Didymus responds: Kind Heaven, if virtue be thy care, with courage fire me. On the wings of the wind will I fly, with this princess to live, or [with?] this Christian to die.
[1.7] Irene: O love, how great thy power! She praises the young man’s virtue, and the Christians pray that his virtuous love will be rewarded, but they hint that martyrdom may be his reward.
[2.1] President Valens is leading the “heathens” in worship: Ye men of Antioch, with solemnn pomp, renew the grateful sacrifice to Jove. Pour on the smoking altars floods of wine, for Flora (goddess of summer) and the Cyprian queen (Venus). (In this production he is already inebriated, but he avoids having another heart attack.)
The crowd seconds his motion, and adds Jupiter, the cloud-cracker (send her down, Yuwiy, we still say to Yu-piter, Father Jove, when it is raining). And long live Caesar (Diocletian by name, you will recall): Send him victorious, happy and glorious, long to reign over us (or words to that effect).
And after those thanks to the sponsors of the show, back to the sport of baiting Christians (now more readily available than bears).
Mr President then orders Septimius to go to “the stubborn maid” to remind her that if she makes an offering to the gods of Rome before sundown she will be free; if not, “the meanest of my guards with lustful joy shall triumph over her boasted chastity”.
The mob is sure that Venus will appreciate this; she will be laughing, and applauding her votaries.
[2.2] Theodora is naked (not in this production) in her prison cell, pondering her situation, going through several recitatives and airs. She wishes angels would waft her to the skies as on the wings of a dove.
[2.3] Didymus is with Septimius, and in the closeness of their friendship based on having saved each other’s life in battle, he confesses that he is a Christian; and he is given permission to visit Theodora.
[2.4] As night falls, possibly the final night for the faithful band of Christians, Irene thinks about Theodora’s plight, and calls on Heaven to save her from “unexampled lust and cruelty”.
[2.5] Didymus approaches Theodora; she does not recognise him (his vizor is down!); she thinks he is the first of the gang of rapists; his plan is for them to change clothes (difficult if one is naked); in their love duet, each says to the other: I hope again to meet on earth, but sure shall meet in Heaven.
[2.6] Irene is comforting the Christians. Sleep is impossible with death hovering over their heads; but prayer is their refuge, praying to Christ who can raise the dead to life and joy; they recall his raising of the son of the widow of Nain (Luke 7:11-17).
[3.1] Strong in hope, Irene and the Christians sing and pray, night and day, even amid thunderstorms and earthquakes.
[3.2] Enter Theodora in the “habit” of Didymus.
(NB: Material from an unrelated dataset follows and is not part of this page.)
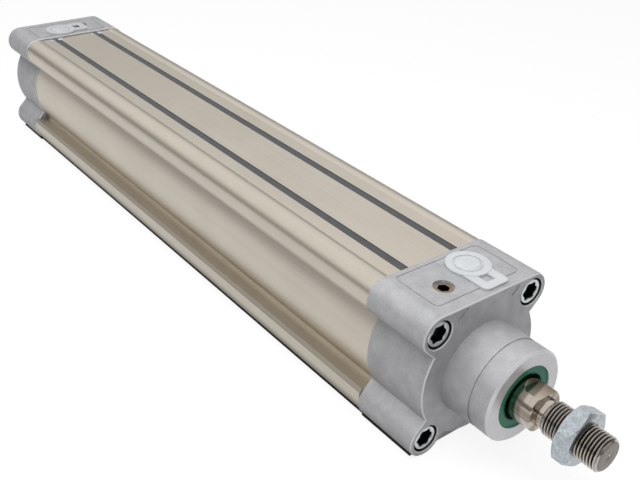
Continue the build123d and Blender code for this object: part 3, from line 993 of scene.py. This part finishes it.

Irene welcomes Didymus; but Theodora, “discovering herself”, tells them that she has escaped, with the help of Didymus, her “kind deliverer”, as the clothes she is wearing will testify. Heaven has heard her prayer, and sent the generous youth to save a wretched virgin’s fame [reputation], and turn her grief to joy.
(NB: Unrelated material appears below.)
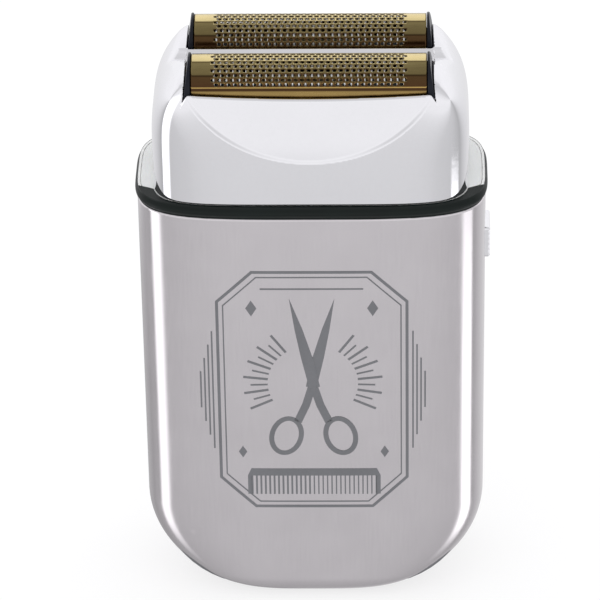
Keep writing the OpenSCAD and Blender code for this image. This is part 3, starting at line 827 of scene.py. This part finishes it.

[3.3] The messenger’s second edition of bad tidings reports that Didymus has been arrested and that President Valens has now imposed the death penalty on Theodora.
She decides to go to the President to ransom Didymus with her own life. Irene tries to dissuade the Princess, but “Duty calls, I must obey”. Irene laments alone, but she is hopeful that such virtue will be rewarded with “boundless love and joys ineffable”.
[3.4] Valens is interrogating Didymus: Is it a Christian virtue to rescue someone condemned by his imperial authority? Didymus replies that his religion condemns all crimes, including disobedience to just power; if the President had delivered a death sentence, Didymus would not have intervened, but this action was so terrible that Valens would be judged to be odious, and it should be prevented. Valens retorts that it was actually “the charms of beauty, not of virtue, that tempted you to save her”. “ Take him hence, to repentance, or to death.”
[3.5] Theodora arrives and interrupts the proceedings of the court. She has come to pay the debt with her own blood.
Septimius (the soldier-friend of Didymus) is deeply moved by this demonstration of “virtuous courage” by a woman. He calls to mind the rape of the innocent Lucretia in Roman history, and he proposes this solution: “Let justice for the hero plead, and pity save the fair [Theodora]”.
Didymus pleads that he alone should die; Theodora argues that she is the one at fault and should be put to death.
Valens is unrelenting: if they both plead guilty, then they should both be executed; if they will honour the Roman gods they will “fall” as supplicants, and if they despise them they will be offered as a sacrifice to them.
[3.6] Septimius is dismayed that such beauty and valour will be destroyed.
But the loving couple concentrate their thoughts on the rewards they will receive in Heaven, for purity and faith: streams of pleasure, fruits ambrosial, golden thrones, starry crowns, immortality, and eternal rest.
(In the Peter Sellars production they are executed by injection of poison, in a crucifixion stance.)
[3.7] Irene and the Christians (still not rounded up?) ponder on the wonder of love divine and wish to emulate them: “they are gone to prove that love is stronger far than death”.